Существующая запись голоса Есенина (монолог Хлопуши из «Пугачева») не дает полного представления о потрясающем таланте Есенина-чтеца. Слишком несовершенна тогда была техника записи, и Есенина, очевидно, заставили сильно повысить голос. Ведь не Есенина вина в том, что он после переезда из Петрограда в Москву сразу попал в какое-то дурное богемное окружение, но тот, кто любит Есенина, легко разберется, что в его так называемом «хулиганстве» было гораздо больше измученности, растерянности, бравады, показного, что ли, хулиганства.
Много написали и наговорили о Есенине — и творил-то он пьяным, и стихи лились будто бы из-под его пера без помарок, без труда и раздумий…
Все это неверно. Никогда, ни одного стихотворения в нетрезвом виде Есенин не написал.
Он трудился над стихом много, но это не значит, что мучительно долго писал, черкал и перечеркивал строки. Бывало и так, но чаще он долго вынашивал стихотворение, вернее, не стихи, а самую мысль. И в голове же стихи складывались в почти законченную форму. Поэтому, наверно, так легко и ложились они потом на бумагу.
Я не помню точно его слов, сказанных по этому поводу, но смысл их был таким: «Пишу, говорят, без помарок… Бывают и помарки. А пишу не пером. Пером только отделываю потом…»
Я не раз видел у Есенина его рукописи, особенно запомнились они мне, когда он собирал и сортировал их перед отъездом в Берлин. Они все были с помарками (он вез в Берлин и беловые автографы, и гранки, и вырезки — «для сборников»).

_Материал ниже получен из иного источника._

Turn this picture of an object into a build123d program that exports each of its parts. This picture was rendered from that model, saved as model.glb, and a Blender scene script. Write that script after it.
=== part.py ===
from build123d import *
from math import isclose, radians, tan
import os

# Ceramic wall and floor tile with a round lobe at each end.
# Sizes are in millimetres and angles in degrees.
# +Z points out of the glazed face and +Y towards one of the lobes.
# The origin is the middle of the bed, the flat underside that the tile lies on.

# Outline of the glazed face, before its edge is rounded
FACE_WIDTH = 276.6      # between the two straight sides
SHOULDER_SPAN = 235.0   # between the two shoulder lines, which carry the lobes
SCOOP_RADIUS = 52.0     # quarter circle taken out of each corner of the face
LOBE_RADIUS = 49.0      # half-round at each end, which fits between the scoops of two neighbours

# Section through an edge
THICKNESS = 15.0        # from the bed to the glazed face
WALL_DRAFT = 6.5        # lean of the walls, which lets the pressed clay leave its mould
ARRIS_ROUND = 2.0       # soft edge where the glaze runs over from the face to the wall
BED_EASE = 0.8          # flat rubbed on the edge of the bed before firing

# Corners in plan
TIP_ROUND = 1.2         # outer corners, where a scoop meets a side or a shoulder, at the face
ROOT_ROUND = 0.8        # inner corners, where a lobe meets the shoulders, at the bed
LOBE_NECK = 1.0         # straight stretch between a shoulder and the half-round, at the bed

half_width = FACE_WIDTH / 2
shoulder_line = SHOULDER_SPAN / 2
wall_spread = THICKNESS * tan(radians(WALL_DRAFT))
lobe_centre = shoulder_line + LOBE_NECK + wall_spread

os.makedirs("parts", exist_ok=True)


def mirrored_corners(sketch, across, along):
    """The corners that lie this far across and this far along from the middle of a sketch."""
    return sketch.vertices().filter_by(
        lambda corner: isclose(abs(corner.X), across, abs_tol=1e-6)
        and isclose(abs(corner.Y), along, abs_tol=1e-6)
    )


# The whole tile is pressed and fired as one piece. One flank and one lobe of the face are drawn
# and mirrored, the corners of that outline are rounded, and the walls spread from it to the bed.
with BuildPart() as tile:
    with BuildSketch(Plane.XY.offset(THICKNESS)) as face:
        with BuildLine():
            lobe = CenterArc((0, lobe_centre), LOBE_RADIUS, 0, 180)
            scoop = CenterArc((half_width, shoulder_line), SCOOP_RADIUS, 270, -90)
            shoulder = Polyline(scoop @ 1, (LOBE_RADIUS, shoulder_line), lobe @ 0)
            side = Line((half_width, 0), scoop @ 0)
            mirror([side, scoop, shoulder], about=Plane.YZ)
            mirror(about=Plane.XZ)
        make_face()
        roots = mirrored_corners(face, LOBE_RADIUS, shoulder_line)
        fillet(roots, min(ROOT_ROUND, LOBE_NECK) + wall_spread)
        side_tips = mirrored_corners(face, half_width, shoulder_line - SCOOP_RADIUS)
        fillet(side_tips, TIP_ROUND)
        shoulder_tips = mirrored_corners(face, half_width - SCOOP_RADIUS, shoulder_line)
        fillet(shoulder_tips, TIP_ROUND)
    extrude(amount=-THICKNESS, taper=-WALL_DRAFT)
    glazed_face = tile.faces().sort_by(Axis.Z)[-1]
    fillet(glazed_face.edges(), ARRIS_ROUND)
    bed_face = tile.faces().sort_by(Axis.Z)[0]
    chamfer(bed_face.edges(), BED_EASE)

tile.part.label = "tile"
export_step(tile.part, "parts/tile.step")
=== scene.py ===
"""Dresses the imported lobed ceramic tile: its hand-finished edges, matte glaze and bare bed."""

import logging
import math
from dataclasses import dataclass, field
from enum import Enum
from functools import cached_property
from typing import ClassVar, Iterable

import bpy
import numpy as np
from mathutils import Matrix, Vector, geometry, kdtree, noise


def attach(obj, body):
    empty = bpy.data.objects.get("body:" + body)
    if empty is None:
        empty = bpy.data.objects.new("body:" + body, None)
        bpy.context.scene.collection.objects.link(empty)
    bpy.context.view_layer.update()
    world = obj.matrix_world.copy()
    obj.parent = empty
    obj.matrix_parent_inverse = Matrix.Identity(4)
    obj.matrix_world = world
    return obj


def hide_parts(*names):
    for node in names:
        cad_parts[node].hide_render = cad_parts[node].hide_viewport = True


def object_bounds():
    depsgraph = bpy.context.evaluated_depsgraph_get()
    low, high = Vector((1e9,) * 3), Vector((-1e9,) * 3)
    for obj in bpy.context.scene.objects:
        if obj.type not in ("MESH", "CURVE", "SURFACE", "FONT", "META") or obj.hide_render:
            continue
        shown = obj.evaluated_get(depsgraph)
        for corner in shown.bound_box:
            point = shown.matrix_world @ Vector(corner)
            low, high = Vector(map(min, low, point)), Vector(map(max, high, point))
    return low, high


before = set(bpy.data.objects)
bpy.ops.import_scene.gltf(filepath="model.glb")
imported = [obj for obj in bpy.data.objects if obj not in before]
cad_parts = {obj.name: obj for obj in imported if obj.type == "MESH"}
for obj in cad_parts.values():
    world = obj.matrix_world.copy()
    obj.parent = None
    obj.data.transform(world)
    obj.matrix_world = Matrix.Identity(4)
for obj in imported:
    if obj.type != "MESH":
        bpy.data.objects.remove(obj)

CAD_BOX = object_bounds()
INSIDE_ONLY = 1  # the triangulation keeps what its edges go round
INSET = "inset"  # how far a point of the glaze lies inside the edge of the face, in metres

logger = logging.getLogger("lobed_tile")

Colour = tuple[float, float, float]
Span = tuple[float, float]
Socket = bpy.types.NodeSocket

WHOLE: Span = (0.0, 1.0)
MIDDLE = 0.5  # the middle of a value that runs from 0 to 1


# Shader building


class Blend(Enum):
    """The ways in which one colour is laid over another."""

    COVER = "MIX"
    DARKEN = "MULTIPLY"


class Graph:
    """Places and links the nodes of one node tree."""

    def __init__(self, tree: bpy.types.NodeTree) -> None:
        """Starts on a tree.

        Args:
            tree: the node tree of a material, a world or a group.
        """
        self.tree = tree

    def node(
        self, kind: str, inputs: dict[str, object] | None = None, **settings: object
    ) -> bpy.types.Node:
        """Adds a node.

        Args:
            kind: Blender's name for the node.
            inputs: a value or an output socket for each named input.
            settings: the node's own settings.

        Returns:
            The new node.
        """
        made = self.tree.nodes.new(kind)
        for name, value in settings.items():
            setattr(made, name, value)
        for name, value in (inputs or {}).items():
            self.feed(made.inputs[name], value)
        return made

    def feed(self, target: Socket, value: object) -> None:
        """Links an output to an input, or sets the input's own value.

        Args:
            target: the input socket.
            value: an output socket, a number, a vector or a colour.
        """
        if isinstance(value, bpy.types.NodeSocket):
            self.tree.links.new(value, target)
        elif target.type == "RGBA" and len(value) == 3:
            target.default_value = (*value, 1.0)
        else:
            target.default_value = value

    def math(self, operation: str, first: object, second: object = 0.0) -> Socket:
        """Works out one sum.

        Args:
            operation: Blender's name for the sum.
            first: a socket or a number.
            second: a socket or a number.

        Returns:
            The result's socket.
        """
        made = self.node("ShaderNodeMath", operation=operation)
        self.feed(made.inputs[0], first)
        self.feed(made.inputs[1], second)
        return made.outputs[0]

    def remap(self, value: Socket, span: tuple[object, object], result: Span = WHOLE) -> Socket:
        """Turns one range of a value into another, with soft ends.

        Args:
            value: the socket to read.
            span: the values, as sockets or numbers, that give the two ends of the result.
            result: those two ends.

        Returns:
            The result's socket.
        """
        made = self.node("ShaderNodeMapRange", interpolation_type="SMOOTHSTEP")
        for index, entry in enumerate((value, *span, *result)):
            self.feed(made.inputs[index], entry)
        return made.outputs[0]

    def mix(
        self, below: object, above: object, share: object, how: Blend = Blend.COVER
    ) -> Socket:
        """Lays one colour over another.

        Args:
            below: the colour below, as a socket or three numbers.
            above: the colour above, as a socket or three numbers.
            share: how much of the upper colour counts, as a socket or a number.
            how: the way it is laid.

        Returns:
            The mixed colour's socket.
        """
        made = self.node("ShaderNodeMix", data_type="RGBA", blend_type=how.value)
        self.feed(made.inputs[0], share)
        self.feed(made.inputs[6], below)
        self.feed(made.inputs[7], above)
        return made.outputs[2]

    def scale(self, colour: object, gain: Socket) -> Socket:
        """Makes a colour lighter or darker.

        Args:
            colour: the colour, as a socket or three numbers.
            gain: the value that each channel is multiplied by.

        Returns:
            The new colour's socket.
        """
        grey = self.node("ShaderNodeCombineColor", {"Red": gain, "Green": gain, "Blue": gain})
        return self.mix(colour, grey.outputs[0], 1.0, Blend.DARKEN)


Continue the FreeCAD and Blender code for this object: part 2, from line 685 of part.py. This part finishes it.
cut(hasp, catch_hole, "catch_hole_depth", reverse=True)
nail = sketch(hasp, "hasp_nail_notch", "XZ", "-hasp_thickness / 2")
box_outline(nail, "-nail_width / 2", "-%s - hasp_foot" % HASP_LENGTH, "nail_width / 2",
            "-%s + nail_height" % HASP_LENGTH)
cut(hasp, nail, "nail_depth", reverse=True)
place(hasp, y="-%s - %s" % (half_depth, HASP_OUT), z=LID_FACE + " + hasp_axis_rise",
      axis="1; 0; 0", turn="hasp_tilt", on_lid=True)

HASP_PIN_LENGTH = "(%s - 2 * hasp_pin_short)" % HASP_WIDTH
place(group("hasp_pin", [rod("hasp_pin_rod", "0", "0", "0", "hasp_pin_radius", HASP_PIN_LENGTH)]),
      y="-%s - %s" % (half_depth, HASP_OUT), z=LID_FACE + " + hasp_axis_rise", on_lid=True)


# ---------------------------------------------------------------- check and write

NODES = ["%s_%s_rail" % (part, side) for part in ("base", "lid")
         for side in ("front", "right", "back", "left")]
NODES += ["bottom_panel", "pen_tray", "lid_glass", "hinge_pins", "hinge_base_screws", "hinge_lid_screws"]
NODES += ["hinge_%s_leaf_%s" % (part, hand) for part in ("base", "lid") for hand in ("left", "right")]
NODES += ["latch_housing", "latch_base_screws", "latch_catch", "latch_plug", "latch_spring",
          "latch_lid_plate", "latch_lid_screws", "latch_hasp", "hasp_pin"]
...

Разбирая как-то тонкую пачку, в которой был и листок со стихотворением «Не жалею, не зову, не плачу…», тогда уже опубликованным, Есенин, зажав листок между пальцами и потряхивая им, сказал: «О, моя утраченная свежесть!..» — и вдруг дважды произнес: «Это Гоголь, Гоголь!» Потом улыбнулся и больше не сказал ни слова, погрузившись в разборку рукописей. На мою попытку расшифровать его слова ответил: «Перечитайте «Мертвые души».